The rest, you know. Kraft bought the team for $168 million. The Empire is now worth around $1.2 billion. But even though Kraft was a fan, would he have ever bought the team if he hadn’t witnessed what we all did during the ’93 season? The building blocks toward only respectability were not only in place, but the potential for greatness as well.
“I’m personally very proud of what we have accomplished in the 19 months that I’ve owned the franchise,” Orthwein said on the day of the sale. “The franchise that I’m passing on is not the one that I purchased. When I bought the team, there was more focus on what was occurring off the field than what was occurring on the field. The Patriots were viewed with disdain, both around the league and in the community.”
It seems so foreign these days, but the Patriots truly were an afterthought. Parcells helped change that not only with his mere presence, but his football acumen. The Patriots chose the right guy in Drew Bledsoe over Rick Mirer. Parcells hit home runs with draft picks like Willie McGinest, Lawyer Milloy, and Law. He signed some kicker named Vinatieri. He brought his guys in, both players from his most recent Super Bowl-winning Giants team, and coaches, including Belichick.
He made the Patriots important.
Fans would seemingly rather point to his 32-32 record with the team and the fact that he left in a messy dispute with Kraft, an impending divorce that prompted old pal Will McDonough to pen a lengthy account of the situation that ran the morning of the Super Bowl. It’s a grossly erroneous take you can blame on the inherent “show me now” attitude the fan base has assumed.
The way the Patriots Hall of Fame is set up, Parcells is always destined to lose. Fans get the chance to vote for one nomination each year, and this year the Tuna only went up against Law and Raymond Clayborn. I mean, at what point does Parcells get competition like Scott Secules? We won’t even discuss why Mosi Tatupu hasn’t been honored yet, but the further we get from those dark days, the more we tend to forget about what really transpired here. If Patriots fans deem themselves an appreciative fan base for everything Mr. Kraft, Belichick, and Brady have given them, they’re completely missing the point if they’re still holding a grudge against Parcells, whose fingerprints were even still on the Super Bowl-winning teams.
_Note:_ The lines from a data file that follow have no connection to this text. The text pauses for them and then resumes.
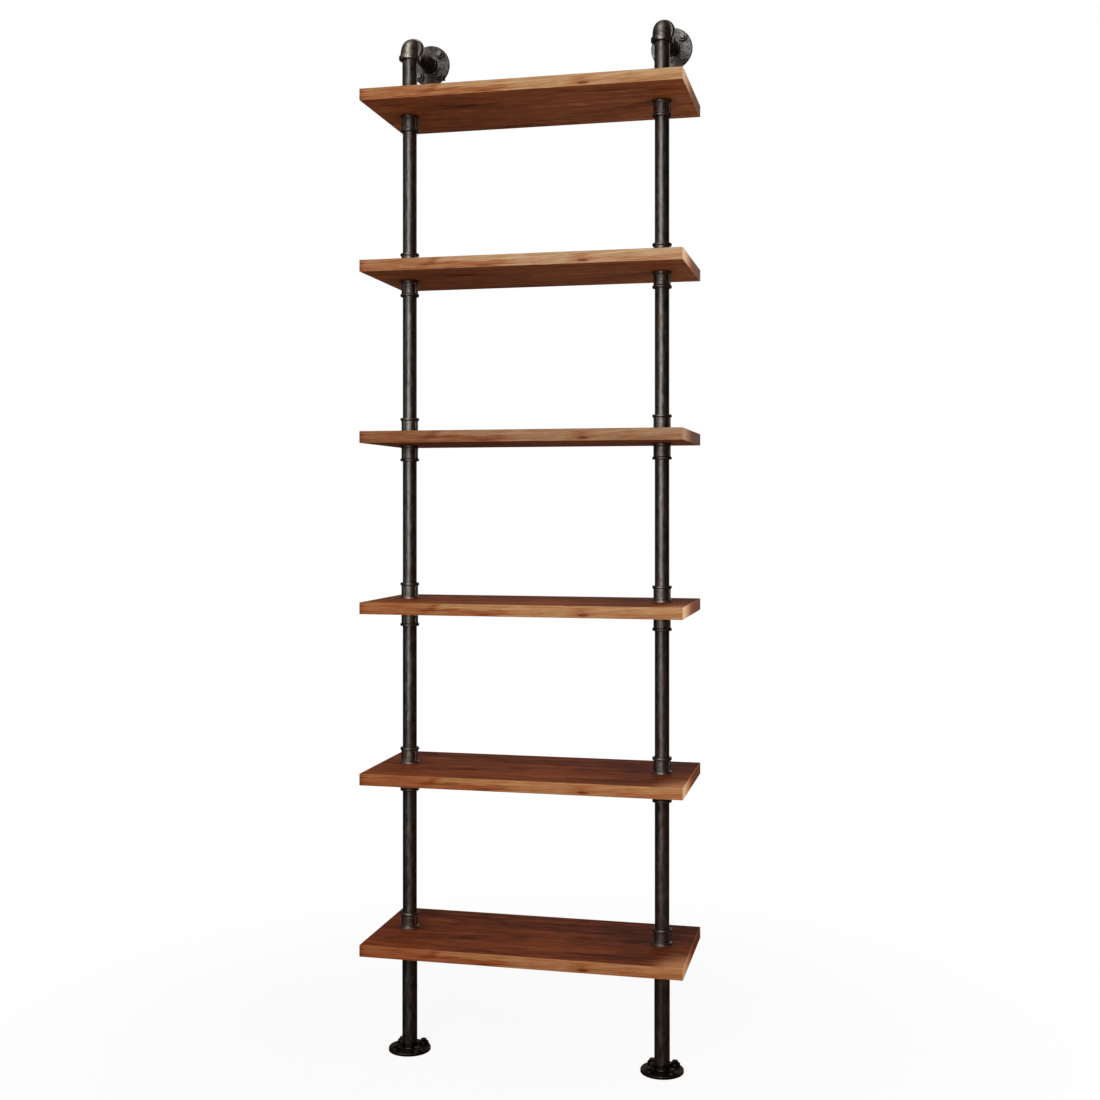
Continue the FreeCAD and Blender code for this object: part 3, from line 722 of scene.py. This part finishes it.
# The screws in the wall.
SCREW_COLOURS = (colour(60, 58, 56), colour(100, 97, 93), colour(150, 146, 140))
SCREW_CLOUDS = {"frequency": alike(0.35), "roughness": 0.6}
SCREW_SCRATCHES = {"frequency": (2.2, 0.5, 2.2), "roughness": 0.7}
SCREW_TONES = {"clouds": 1.0, "scratches": 0.6}
SCUFFED_RADIUS = 0.0009
SCUFFED_SHARE = 0.5
SCUFFED_COLOUR = colour(186, 181, 174)
# Painted shade round the screw heads.
SCREW_CREVICE_SHADE_SHARE = 0.8
SCREW_ROUGHNESS = 0.34
SCREW_ROUGHNESS_BY = {"clouds": 0.3, "scratches": 0.15}
SCREW_RELIEF = {"clouds": 1.0, "scratches": 0.5}
SCREW_RELIEF_STRENGTH = 0.3
SCREW_RELIEF_DEPTH = 0.0004


def screw_steel(name):
    """Dull steel screws, scuffed where a wrench has held them."""
    look = Look(bpy.data.materials.new(name))
    place = look.place()
    skin = {
        "clouds": look.swing(place, **SCREW_CLOUDS),
        "scratches": look.swing(place, **SCREW_SCRATCHES),
    }
    base = metal_colour(look, weighted(skin, SCREW_TONES), SCREW_COLOURS)
    base = look.mix(look.worn_edge(SCUFFED_RADIUS) * SCUFFED_SHARE, base, SCUFFED_COLOUR)
    # Painted shade in the corners round the screws.
    base = look.mix(look.crevice(CREVICE_SHADE_DISTANCE) * SCREW_CREVICE_SHADE_SHARE, base, CREVICE_SHADE_COLOUR)
    roughness = SCREW_ROUGHNESS + weighted(skin, SCREW_ROUGHNESS_BY)
    normal = look.bump(weighted(skin, SCREW_RELIEF), SCREW_RELIEF_STRENGTH, SCREW_RELIEF_DEPTH)
    return look.finish_metal(base, roughness, normal)


def dress(node, material):
    """Gives a CAD node that material in every slot."""
    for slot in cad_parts[node].material_slots:
        slot.material = material


def dress_boards():
    """Each board gets wood tinted with painted light and shade of its own."""
    for number, light_tints in enumerate(zip(EDGE_LIGHT_TINTS, FACE_LIGHT_TINTS, END_LIGHT_TINTS), start=1):
        dress(f"shelf_{number}", board_wood(number, *light_tints))


def dress_pipes():
    """The posts, and darker the legs, the nipples in the boards and the arms to the wall."""
    post = pipe_iron("post_iron", Z_AXIS)
    leg = pipe_iron("leg_iron", Z_AXIS, LEG_BRIGHTNESS)
    # Painted shade: the arms' iron darker than the posts'.
    arm = pipe_iron("arm_iron", Y_AXIS, ARM_BRIGHTNESS)
    for side in SIDES:
        dress(f"leg_pipe_{side}", leg)
        dress(f"shelf_nipples_{side}", leg)
        dress(f"top_pipe_{side}", post)
        dress(f"wall_pipe_{side}", arm)
        for number in range(1, SHELF_COUNT):
            dress(f"post_pipe_{number}_{side}", post)


def dress_fittings():
    """The couplings and flanges on the floor are alike, the elbows and flanges on the wall differ.

    Left from right, the elbows and the wall flanges differ in painted light and shade.
    """
    coupling = cast_iron("coupling_iron", **COUPLING)
    floor_plate = cast_iron("floor_plate_iron", **FLOOR_PLATE)
    for side in SIDES:
        dress(f"elbow_{side}", cast_iron(f"elbow_{side}_iron", **ELBOWS[side]))
        dress(f"wall_flange_{side}", cast_iron(f"wall_plate_{side}_iron", **WALL_PLATES[side]))
        dress(f"floor_flange_{side}", floor_plate)
        for number in range(1, SHELF_COUNT + 1):
            dress(f"coupling_lower_{number}_{side}", coupling)
            dress(f"coupling_upper_{number}_{side}", coupling)


def dress_screws():
    """Steel in the wall, and as dark as the flanges in the floor."""
    wall_screw = screw_steel("wall_screw_steel")
    floor_screw = cast_iron("floor_screw_iron", **FLOOR_SCREW)
    for side in SIDES:
        dress(f"wall_screws_{side}", wall_screw)
        dress(f"floor_screws_{side}", floor_screw)


# The floor, a square. The camera sees it nearly white, and white further out. Metal mirrors it dim,
# and warmer to the right.
FLOOR_HALF = 12.0
PAPER_TOOTH = {"frequency": alike(0.4)}
PAPER_GREYS = ((0.42, 0.42, 0.42, 1.0), (0.48, 0.48, 0.48, 1.0))
PAPER_WHITE = (0.98, 0.98, 0.98, 1.0)
MIRRORED_FLOOR = ((0.03, 0.028, 0.026, 1.0), (0.17, 0.1, 0.066, 1.0))
MIRRORED_FLOOR_RANGE = (-1200.0, 800.0)
WHITE_SHARE = 0.92
WHITE_RANGE = (400.0, 1400.0)


def floor_paper():
    """Pale paper that shades into plain white further from the unit."""
    look = Look(bpy.data.materials.new("floor_paper"))
    place = look.place()
    x, _, _ = look.parts(place)
    path = look.node("LightPath")
    seen = Value(look, path.outputs["Is Camera Ray"])
    paper = look.mix(look.noise(place, **PAPER_TOOTH), *PAPER_GREYS)
    mirrored = look.mix(look.rise(x, *MIRRORED_FLOOR_RANGE), *MIRRORED_FLOOR)
    paper = look.mix(path.outputs["Is Glossy Ray"], paper, mirrored)
    paper = look.mix(seen, paper, PAPER_WHITE)
    matte = look.node("BsdfDiffuse", {"Color": paper}).outputs[0]
    white = look.node("Emission", {"Color": WHITE, "Strength": 1.0}).outputs[0]
    further = look.rise(look.length(place), *WHITE_RANGE)
    share = seen * (WHITE_SHARE + further * (1.0 - WHITE_SHARE))
    mixed = look.node("MixShader", {0: share, 1: matte, 2: white}).outputs[0]
    look.node("OutputMaterial", {"Surface": mixed})
    return look.owner


def add_floor():
    """A pale floor that runs out into the white round it and keeps the shadow of the unit."""
    mesh = bpy.data.meshes.new("floor")
    corners = [(x, y, 0) for x in (-FLOOR_HALF, FLOOR_HALF) for y in (-FLOOR_HALF, FLOOR_HALF)]
    mesh.from_pydata(corners, [], [(0, 2, 3, 1)])
    mesh.materials.append(floor_paper())
    floor = bpy.data.objects.new("floor", mesh)
    bpy.context.scene.collection.objects.link(floor)


# The world. X, Y and Z are parts of a direction of length 1, to the right, to the back and up. A
# patch of the room that metal mirrors is full where each of its parts has gone from the first number
# to the second.
ROOM_LIGHT = (0.27, 0.235, 0.2, 1.0)
MIRRORED_LEFT = (0.085, 0.08, 0.074, 1.0)
MIRRORED_RIGHT = (0.048, 0.032, 0.021, 1.0)
MIRRORED_SHOULDER = (0.19, 0.18, 0.168, 1.0)
MIRRORED_BACKDROP = (0.35, 0.33, 0.3, 1.0)
MIRRORED_REAR = (1.3, 1.27, 1.22, 1.0)
MIRRORED_STRIP = (1.3, 1.28, 1.25, 1.0)
MIRRORED_CEILING = (3.0, 2.95, 2.9, 1.0)
RIGHT_PATCH = (("X", -0.5, 0.6),)
SHOULDER_PATCH = (("X", -1.0, -0.8), ("X", -0.45, -0.65), ("Y", 0.1, -0.3))
BACKDROP_PATCH = (("Y", 0.86, 0.97),)
REAR_PATCH = (("X", 0.06, 0.14), ("X", 0.48, 0.36), ("Y", 0.7, 0.85), ("Z", -0.45, -0.2))
STRIP_PATCH = (("X", -0.55, -0.3), ("X", 0.2, -0.02), ("Y", 0.25, -0.1), ("Z", 0.15, 0.4))
CEILING_PATCH = (("Z", 0.4, 0.7),)


def add_world():
    """Soft warm room light, which the camera sees as white.

    Metal mirrors a dim room instead, with a paler shoulder at the left front, a pale backdrop, a
    bright strip at the rear and another in front, which is brightest towards the ceiling.
    """
    world = bpy.data.worlds.new("studio")
    bpy.context.scene.world = world
    look = Look(world)
    generated = look.node("TexCoord").outputs["Generated"]
    direction = look.node("SeparateXYZ", {0: generated}).outputs

    def patch(limits):
        """1 where the direction lies within all the limits, 0 outside them."""
        return math.prod(look.rise(direction[axis], low, high) for axis, low, high in limits)

    room = look.mix(patch(RIGHT_PATCH), MIRRORED_LEFT, MIRRORED_RIGHT)
    room = look.mix(patch(SHOULDER_PATCH), room, MIRRORED_SHOULDER)
    room = look.mix(patch(BACKDROP_PATCH), room, MIRRORED_BACKDROP)
    room = look.mix(patch(REAR_PATCH), room, MIRRORED_REAR)
    strip = look.mix(patch(CEILING_PATCH), MIRRORED_STRIP, MIRRORED_CEILING)
    room = look.mix(patch(STRIP_PATCH), room, strip)
    path = look.node("LightPath")
    lit = look.mix(path.outputs["Is Glossy Ray"], ROOM_LIGHT, room)
    shown = look.mix(path.outputs["Is Camera Ray"], lit, WHITE)
    background = look.node("Background", {"Color": shown})
    look.node("OutputWorld", {"Surface": background.outputs[0]})


# The lamps: where each one is, what it points at, its width and height, and its power.
KEY = {"place": (-0.26, -2.85, 1.6), "target": (0.0, 0.0, 1.3), "size": (1.3, 2.4), "power": 50.0}
FILL = {"place": (2.3, -0.9, 1.1), "target": (0.0, 0.0, 1.0), "size": (1.0, 2.2), "power": 34.0}
BACK_FILL = {"place": (0.0, 3.0, 1.2), "target": (0.0, 0.0, 1.1), "size": (1.6, 2.2), "power": 12.0}
LEFT_RIM = {"place": (-2.0, 2.0, 1.4), "target": (0.0, 0.0, 1.2), "size": (0.6, 2.0), "power": 0.8}
RIGHT_RIM = {"place": (2.0, 2.0, 1.4), "target": (0.0, 0.0, 1.2), "size": (0.6, 2.0), "power": 0.3}


def add_lamp(name, place, target, size, power, mirrored=True):
    """A soft box at place that points at target; metal doesn't mirror one that is only a fill."""
    data = bpy.data.lights.new(name, "AREA")
    data.shape = "RECTANGLE"
    data.size, data.size_y = size
    data.energy = power
    lamp = bpy.data.objects.new(name, data)
    lamp.location = place
    lamp.rotation_euler = (Vector(target) - Vector(place)).to_track_quat("-Z", "Y").to_euler()
    lamp.visible_camera = False
    lamp.visible_glossy = mirrored
    bpy.context.scene.collection.objects.link(lamp)


def add_lamps():
    """A tall soft box left of the camera, fills at the right and behind, and two weak rim lamps."""
    add_lamp("key", **KEY)
    add_lamp("fill", **FILL, mirrored=False)
    add_lamp("back_fill", **BACK_FILL, mirrored=False)
    add_lamp("rim_left", **LEFT_RIM)
    add_lamp("rim_right", **RIGHT_RIM)


# The camera, worked out from the boards' edges in the photograph: its place, its turn to the left in
# degrees, its lens in millimetres and its shift as a share of the picture.
CAMERA_PLACE = (0.62774, -2.62656, 1.04590)
CAMERA_TURN = 12.876
CAMERA_LENS = 46.592
CAMERA_SHIFT = (0.00038, -0.04108)


def add_camera():
    """A level camera at the photograph's viewing angle."""
    data = bpy.data.cameras.new("camera")
    data.lens = CAMERA_LENS
    data.shift_x, data.shift_y = CAMERA_SHIFT
    camera = bpy.data.objects.new("camera", data)
    camera.location = CAMERA_PLACE
    camera.rotation_euler = (math.radians(90), 0, math.radians(CAMERA_TURN))
    bpy.context.scene.collection.objects.link(camera)
    bpy.context.scene.camera = camera


bpy.context.scene.view_settings.view_transform = "Standard"
add_camera()
add_world()
add_floor()
add_lamps()
dress_boards()
dress_pipes()
dress_fittings()
dress_screws()
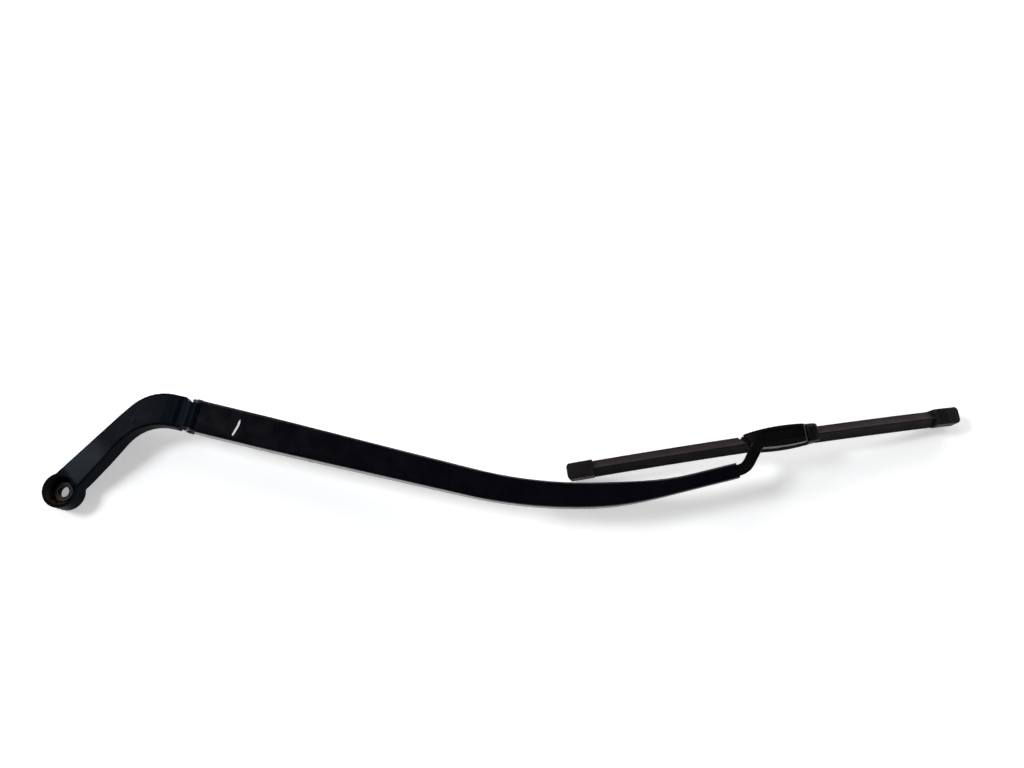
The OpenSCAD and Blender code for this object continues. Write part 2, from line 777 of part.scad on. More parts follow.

Belichick lucked out with Brady, but who put the key defensive components – Law, Milloy, Tedy Bruschi, Ted Johnson, McGinest – of that first title team together?
That doesn’t deny Belichick’s coaching, but exaggerates the fact that Parcells’ presence remained eight years after the team hired him. Whatever your particular agenda is, that’s just sort of an indisputable fact.
So is the fact that Parcells is responsible for helping turn a wayward franchise into the NFL powerhouse it is today.
“I knew the Celtics’ history — everybody knows that,” Parcells told the Globe’s Dan Shaughessy prior to his Football Hall of Fame induction in Canton, Ohio last year. “And having followed the Red Sox myself, I knew the respect that they demanded. I didn’t know too much about hockey, but I knew the Bruins were very popular, as well. Once you start to get good players, none of that stuff makes any difference.’’
Orthwein, who died in 2008, doesn’t get the credit for getting the right coach either. He’s remembered primarily for his threat to move the team and little else. Hiring the “big-name” coach is a maneuver many a floundering franchise have attempted in hopes of gaining some level of respectability. Nowhere did it work out with more infinite success than in New England.
Bob Dee, Jon Morris, and Jim Lee Hunt are all worthy members of the Patriots Hall of Fame, just as are Bledsoe, Troy Brown, Bruschi, and Law.
Parcells belongs there too. Whether or not you want to admit it, he’s the biggest reason the fans, the league, and yes, the Krafts, have here what we do now.